= TASK PROMPT =
Set down exactly the lines from the one with "add(green_child_head.part, mode=Mode.SUBTRACT)" to the one with "obj.matrix_parent_inverse = Matrix.Identity(4)", both included, and no line outside that range.

Stored entries
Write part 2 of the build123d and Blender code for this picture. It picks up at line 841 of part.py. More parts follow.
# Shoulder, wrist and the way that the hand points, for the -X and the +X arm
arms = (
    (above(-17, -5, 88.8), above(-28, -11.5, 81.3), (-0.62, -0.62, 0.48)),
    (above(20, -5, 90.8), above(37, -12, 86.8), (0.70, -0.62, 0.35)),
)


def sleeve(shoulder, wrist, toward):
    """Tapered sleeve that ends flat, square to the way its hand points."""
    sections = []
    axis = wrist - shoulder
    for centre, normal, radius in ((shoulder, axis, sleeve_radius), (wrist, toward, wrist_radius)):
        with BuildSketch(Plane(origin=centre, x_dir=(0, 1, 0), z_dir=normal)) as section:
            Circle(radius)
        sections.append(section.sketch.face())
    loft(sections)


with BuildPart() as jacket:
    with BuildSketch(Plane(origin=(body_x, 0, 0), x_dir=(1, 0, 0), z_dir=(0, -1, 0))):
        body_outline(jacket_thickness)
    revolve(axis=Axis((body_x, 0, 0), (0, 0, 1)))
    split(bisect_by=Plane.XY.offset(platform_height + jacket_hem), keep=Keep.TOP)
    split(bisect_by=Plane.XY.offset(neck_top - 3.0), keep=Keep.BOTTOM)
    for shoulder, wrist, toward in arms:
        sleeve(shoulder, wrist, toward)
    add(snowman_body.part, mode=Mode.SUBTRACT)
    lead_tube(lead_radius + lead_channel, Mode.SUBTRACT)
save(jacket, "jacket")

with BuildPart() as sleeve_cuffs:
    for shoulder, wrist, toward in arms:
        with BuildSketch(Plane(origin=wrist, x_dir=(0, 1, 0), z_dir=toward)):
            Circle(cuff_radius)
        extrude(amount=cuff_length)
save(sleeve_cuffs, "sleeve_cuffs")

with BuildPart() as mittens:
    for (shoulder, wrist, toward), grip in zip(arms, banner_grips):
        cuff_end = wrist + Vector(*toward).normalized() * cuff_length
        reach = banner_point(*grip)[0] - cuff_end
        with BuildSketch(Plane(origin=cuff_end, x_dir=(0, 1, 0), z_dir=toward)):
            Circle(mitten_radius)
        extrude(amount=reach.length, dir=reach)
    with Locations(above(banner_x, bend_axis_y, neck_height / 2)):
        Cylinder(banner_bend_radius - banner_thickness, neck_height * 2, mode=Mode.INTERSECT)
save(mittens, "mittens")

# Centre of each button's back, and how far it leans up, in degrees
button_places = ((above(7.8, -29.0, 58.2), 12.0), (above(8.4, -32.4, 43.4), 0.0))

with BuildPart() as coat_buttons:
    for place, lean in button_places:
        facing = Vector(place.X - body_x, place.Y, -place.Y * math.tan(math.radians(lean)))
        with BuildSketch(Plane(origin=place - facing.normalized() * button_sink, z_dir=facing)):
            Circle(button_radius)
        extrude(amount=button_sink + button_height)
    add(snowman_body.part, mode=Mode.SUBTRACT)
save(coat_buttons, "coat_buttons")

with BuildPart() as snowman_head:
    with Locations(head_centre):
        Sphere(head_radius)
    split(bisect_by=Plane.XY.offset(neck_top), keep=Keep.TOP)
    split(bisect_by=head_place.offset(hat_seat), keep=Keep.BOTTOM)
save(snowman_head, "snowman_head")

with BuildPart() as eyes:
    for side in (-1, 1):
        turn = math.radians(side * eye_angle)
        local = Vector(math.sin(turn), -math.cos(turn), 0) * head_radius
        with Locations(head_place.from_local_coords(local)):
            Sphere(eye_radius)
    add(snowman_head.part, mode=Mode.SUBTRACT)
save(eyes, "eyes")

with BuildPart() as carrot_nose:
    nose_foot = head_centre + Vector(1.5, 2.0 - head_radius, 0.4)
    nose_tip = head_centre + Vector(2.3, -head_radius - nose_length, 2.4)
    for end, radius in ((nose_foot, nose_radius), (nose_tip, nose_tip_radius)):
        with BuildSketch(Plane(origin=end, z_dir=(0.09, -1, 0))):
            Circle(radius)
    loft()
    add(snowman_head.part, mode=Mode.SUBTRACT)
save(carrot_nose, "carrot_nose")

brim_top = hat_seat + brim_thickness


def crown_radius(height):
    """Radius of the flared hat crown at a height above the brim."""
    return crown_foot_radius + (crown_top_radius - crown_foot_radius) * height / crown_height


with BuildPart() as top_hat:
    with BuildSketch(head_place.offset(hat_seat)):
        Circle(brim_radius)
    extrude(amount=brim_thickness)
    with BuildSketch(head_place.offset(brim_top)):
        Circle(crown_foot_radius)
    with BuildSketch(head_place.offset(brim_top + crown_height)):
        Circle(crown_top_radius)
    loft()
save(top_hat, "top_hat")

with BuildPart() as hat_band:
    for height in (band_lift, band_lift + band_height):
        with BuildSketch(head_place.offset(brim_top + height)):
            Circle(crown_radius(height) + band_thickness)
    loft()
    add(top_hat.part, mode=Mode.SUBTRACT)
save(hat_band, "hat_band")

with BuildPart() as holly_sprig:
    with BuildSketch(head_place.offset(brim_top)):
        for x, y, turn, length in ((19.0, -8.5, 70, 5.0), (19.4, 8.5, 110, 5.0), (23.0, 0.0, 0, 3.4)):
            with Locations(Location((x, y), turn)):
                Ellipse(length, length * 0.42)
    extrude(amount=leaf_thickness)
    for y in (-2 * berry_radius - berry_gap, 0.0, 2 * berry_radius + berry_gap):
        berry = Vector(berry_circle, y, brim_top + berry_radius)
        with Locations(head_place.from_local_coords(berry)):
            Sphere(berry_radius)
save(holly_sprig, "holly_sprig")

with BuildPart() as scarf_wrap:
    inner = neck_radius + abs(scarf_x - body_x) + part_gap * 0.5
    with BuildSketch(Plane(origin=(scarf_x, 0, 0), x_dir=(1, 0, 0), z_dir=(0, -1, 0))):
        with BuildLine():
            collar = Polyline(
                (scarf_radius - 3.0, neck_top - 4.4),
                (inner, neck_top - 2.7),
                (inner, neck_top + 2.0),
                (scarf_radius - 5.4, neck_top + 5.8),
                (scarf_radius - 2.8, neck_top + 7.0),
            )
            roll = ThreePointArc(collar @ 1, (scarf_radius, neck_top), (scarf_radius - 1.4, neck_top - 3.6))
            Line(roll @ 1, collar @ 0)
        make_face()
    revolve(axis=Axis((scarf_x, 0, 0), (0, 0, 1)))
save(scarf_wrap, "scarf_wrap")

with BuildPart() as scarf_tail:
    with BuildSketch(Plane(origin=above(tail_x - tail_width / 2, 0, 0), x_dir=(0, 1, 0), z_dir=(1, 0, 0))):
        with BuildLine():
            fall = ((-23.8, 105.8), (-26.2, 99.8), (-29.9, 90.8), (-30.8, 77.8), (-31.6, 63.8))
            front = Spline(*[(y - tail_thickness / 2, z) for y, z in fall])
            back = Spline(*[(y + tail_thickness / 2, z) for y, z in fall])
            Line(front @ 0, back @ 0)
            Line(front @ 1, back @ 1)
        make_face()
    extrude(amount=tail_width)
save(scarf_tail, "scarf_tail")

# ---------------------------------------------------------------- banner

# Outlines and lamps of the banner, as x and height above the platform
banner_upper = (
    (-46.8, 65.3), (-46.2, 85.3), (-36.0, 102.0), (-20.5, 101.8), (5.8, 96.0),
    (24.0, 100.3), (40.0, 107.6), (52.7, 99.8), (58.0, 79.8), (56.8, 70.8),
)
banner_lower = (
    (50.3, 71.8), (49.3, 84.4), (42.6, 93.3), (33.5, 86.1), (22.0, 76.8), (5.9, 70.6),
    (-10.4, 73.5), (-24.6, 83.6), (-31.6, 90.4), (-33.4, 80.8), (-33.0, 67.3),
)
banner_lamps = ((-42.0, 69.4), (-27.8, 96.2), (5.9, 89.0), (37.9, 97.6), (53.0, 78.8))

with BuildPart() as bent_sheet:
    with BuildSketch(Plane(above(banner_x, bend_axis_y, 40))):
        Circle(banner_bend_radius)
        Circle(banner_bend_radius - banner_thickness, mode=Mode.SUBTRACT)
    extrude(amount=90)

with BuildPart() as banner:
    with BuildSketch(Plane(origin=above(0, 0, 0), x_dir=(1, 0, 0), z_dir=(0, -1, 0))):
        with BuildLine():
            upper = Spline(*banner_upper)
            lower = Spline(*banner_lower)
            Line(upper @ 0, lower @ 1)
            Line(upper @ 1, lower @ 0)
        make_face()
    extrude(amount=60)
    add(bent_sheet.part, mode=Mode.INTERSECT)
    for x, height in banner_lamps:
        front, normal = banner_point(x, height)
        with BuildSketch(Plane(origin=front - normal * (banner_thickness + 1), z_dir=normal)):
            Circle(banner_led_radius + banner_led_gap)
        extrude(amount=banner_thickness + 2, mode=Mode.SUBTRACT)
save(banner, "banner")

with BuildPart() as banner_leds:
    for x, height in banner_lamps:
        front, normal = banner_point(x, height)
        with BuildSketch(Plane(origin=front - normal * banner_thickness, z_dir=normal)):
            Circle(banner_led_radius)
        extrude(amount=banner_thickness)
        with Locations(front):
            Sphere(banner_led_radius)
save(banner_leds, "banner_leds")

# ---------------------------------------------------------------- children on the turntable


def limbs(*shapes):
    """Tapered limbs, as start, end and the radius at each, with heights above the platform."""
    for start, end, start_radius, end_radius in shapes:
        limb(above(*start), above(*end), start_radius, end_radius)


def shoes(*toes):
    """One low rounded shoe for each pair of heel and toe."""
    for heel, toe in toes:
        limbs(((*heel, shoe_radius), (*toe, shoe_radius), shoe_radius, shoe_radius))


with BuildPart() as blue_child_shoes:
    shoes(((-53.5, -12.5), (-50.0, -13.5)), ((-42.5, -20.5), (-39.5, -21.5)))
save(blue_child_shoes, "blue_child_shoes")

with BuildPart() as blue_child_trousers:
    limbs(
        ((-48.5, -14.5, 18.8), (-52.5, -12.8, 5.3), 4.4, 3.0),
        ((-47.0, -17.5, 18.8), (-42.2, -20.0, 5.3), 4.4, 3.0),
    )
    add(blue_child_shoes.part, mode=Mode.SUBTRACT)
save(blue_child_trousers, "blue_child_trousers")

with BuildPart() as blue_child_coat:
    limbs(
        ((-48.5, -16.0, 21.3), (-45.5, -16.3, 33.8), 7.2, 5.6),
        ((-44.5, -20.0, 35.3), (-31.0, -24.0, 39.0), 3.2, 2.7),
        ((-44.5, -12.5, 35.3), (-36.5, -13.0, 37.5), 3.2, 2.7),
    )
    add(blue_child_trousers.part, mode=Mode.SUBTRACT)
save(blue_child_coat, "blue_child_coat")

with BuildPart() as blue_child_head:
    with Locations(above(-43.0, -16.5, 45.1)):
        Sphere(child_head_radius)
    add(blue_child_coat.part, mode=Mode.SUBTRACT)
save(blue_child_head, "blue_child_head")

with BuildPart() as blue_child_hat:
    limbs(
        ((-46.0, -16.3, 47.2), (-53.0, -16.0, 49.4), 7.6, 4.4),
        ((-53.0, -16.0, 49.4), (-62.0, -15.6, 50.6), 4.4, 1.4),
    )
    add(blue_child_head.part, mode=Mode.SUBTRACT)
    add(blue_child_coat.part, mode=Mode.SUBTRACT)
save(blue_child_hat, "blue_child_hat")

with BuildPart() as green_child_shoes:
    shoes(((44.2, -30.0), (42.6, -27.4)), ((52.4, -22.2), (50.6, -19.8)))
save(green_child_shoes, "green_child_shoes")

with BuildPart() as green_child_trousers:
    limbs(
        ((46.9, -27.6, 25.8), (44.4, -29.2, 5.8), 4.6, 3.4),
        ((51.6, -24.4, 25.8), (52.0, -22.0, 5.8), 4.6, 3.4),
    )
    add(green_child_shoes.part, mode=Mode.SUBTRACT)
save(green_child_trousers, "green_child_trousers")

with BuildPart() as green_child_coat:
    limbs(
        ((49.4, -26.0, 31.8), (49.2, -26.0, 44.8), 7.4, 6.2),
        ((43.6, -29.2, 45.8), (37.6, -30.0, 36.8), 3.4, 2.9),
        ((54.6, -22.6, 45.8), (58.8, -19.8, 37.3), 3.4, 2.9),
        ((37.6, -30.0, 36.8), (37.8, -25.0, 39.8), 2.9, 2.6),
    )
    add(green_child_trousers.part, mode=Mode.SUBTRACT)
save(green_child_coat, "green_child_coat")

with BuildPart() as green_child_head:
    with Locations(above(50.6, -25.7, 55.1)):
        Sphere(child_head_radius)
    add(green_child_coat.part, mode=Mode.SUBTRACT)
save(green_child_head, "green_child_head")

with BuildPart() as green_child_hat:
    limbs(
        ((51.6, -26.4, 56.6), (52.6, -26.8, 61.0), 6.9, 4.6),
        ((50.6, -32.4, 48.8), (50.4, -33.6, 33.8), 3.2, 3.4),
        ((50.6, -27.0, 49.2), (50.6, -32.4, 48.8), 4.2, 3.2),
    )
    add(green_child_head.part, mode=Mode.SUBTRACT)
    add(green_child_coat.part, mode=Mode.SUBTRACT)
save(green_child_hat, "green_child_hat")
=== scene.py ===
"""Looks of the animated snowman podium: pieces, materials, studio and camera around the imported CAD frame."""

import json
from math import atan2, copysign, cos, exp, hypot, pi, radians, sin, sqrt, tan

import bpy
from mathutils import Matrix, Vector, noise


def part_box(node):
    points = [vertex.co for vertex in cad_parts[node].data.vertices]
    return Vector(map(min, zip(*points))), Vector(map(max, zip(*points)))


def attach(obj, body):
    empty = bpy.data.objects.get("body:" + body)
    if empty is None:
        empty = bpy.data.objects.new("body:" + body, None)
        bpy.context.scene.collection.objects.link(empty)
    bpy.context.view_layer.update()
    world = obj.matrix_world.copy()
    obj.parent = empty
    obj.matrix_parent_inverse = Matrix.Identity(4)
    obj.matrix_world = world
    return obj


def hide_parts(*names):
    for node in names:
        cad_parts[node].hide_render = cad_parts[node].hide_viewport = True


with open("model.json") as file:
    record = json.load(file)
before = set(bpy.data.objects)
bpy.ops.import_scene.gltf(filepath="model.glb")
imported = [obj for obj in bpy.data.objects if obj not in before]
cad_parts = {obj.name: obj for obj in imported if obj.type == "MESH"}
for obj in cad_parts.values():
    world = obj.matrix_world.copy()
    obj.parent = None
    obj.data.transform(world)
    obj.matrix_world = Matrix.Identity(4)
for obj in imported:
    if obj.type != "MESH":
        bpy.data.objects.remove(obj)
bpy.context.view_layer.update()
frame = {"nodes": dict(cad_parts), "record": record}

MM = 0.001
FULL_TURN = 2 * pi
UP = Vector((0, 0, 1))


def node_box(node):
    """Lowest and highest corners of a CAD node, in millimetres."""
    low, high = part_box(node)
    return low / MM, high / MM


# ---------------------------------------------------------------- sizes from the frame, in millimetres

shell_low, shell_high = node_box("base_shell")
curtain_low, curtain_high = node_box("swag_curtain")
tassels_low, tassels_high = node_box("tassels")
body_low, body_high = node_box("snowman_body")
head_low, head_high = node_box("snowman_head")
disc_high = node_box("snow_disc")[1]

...

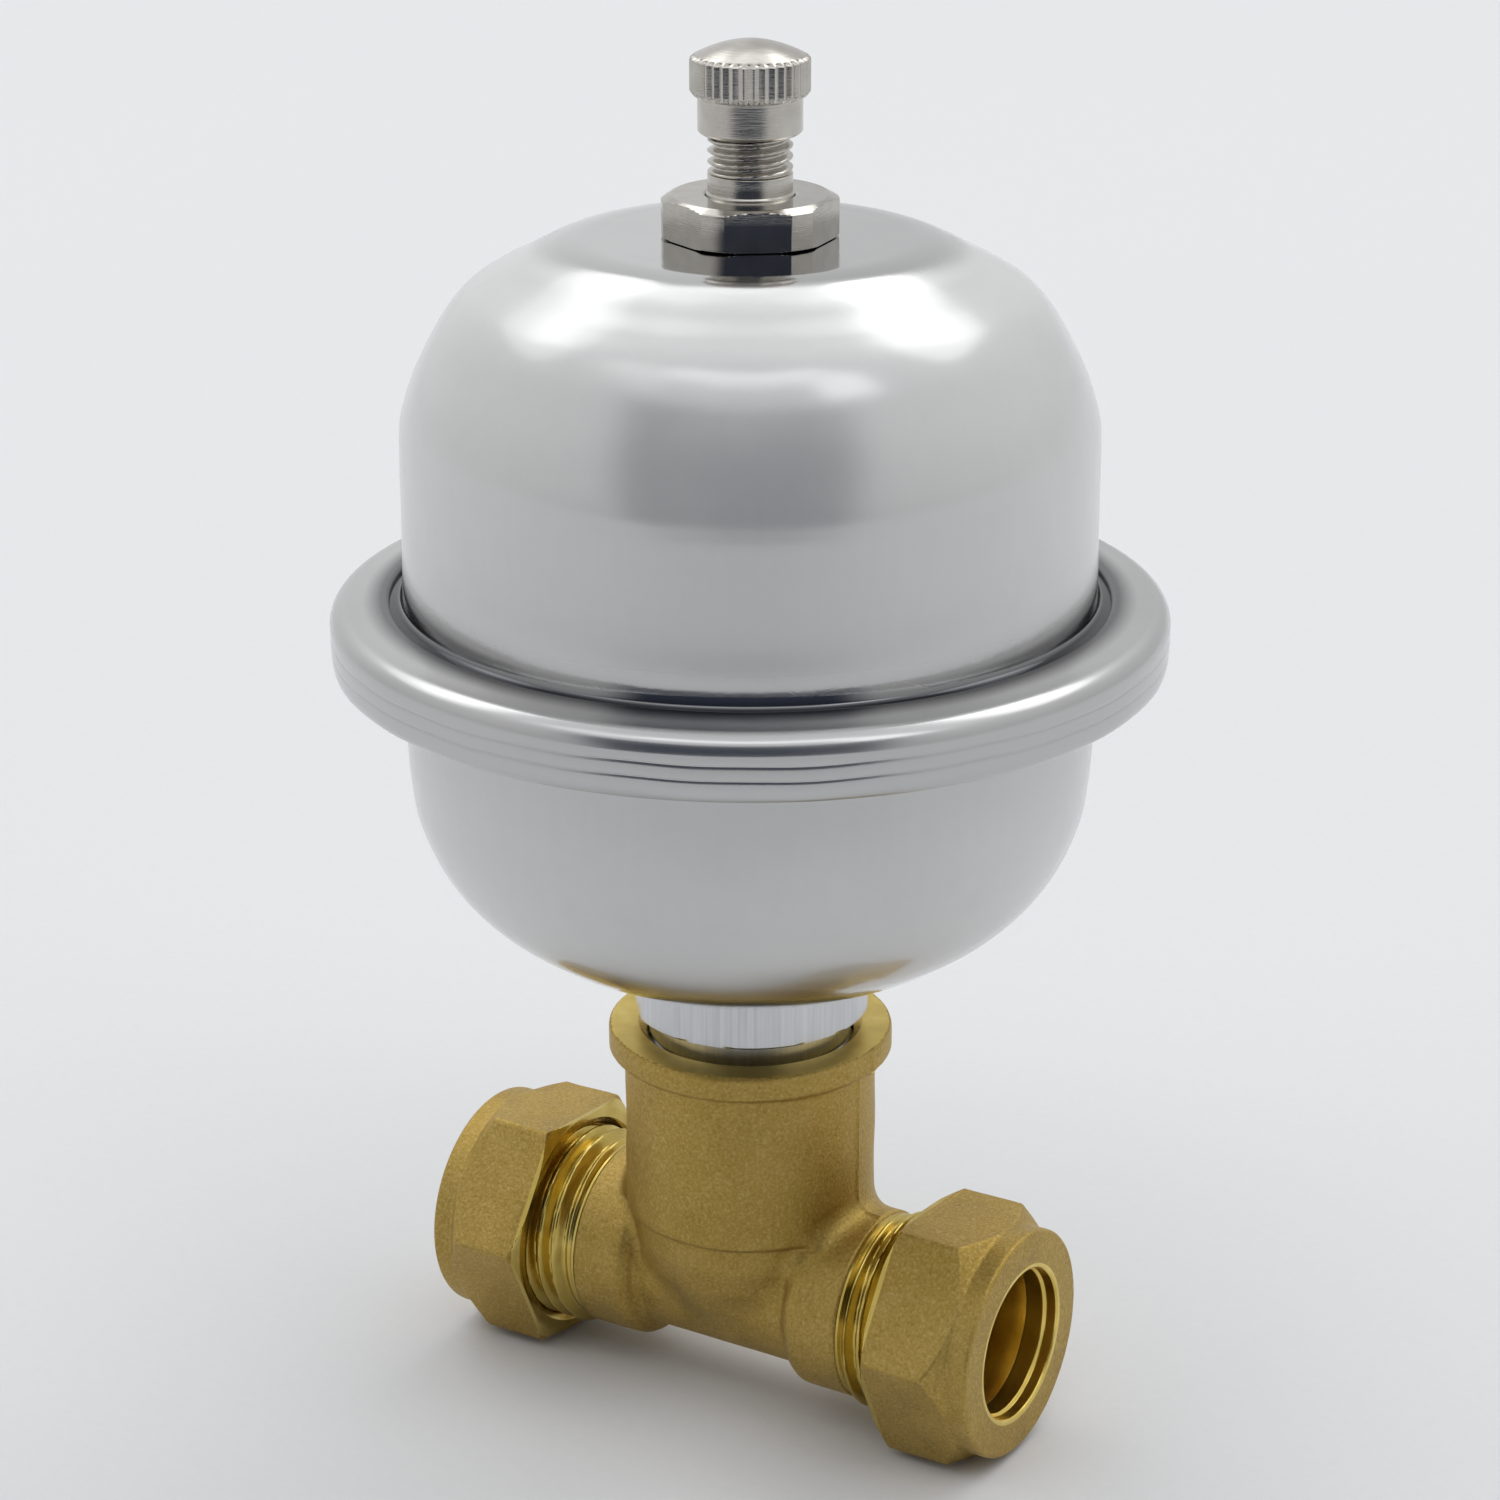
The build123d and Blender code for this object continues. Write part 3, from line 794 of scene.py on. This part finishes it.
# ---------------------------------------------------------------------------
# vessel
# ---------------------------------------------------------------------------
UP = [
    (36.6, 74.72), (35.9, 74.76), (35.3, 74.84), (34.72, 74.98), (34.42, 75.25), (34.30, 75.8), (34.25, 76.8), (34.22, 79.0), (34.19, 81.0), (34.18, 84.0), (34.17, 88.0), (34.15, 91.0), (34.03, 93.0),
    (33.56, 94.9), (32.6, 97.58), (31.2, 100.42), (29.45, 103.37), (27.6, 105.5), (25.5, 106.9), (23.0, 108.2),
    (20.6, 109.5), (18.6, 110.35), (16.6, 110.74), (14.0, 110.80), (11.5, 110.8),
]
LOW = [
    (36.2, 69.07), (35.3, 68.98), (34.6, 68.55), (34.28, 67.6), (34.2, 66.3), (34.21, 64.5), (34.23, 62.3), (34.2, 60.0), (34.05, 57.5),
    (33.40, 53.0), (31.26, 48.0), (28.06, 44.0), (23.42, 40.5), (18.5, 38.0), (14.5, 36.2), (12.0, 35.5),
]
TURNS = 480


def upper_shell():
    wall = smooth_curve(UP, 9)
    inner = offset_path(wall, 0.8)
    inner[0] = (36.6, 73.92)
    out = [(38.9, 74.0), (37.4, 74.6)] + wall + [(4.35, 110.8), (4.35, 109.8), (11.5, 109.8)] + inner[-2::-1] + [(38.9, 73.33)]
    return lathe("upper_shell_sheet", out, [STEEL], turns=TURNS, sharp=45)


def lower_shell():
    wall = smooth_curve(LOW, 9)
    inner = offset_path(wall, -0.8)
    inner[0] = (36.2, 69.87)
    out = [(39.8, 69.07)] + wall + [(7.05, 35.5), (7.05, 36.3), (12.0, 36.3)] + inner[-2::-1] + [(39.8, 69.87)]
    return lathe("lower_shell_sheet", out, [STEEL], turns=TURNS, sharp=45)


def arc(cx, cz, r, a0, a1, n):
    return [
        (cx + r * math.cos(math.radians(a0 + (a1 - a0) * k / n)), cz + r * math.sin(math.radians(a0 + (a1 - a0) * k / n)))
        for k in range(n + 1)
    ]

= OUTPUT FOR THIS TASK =
    add(green_child_head.part, mode=Mode.SUBTRACT)
    add(green_child_coat.part, mode=Mode.SUBTRACT)
save(green_child_hat, "green_child_hat")
=== scene.py ===
"""Looks of the animated snowman podium: pieces, materials, studio and camera around the imported CAD frame."""

import json
from math import atan2, copysign, cos, exp, hypot, pi, radians, sin, sqrt, tan

import bpy
from mathutils import Matrix, Vector, noise


def part_box(node):
    points = [vertex.co for vertex in cad_parts[node].data.vertices]
    return Vector(map(min, zip(*points))), Vector(map(max, zip(*points)))


def attach(obj, body):
    empty = bpy.data.objects.get("body:" + body)
    if empty is None:
        empty = bpy.data.objects.new("body:" + body, None)
        bpy.context.scene.collection.objects.link(empty)
    bpy.context.view_layer.update()
    world = obj.matrix_world.copy()
    obj.parent = empty
    obj.matrix_parent_inverse = Matrix.Identity(4)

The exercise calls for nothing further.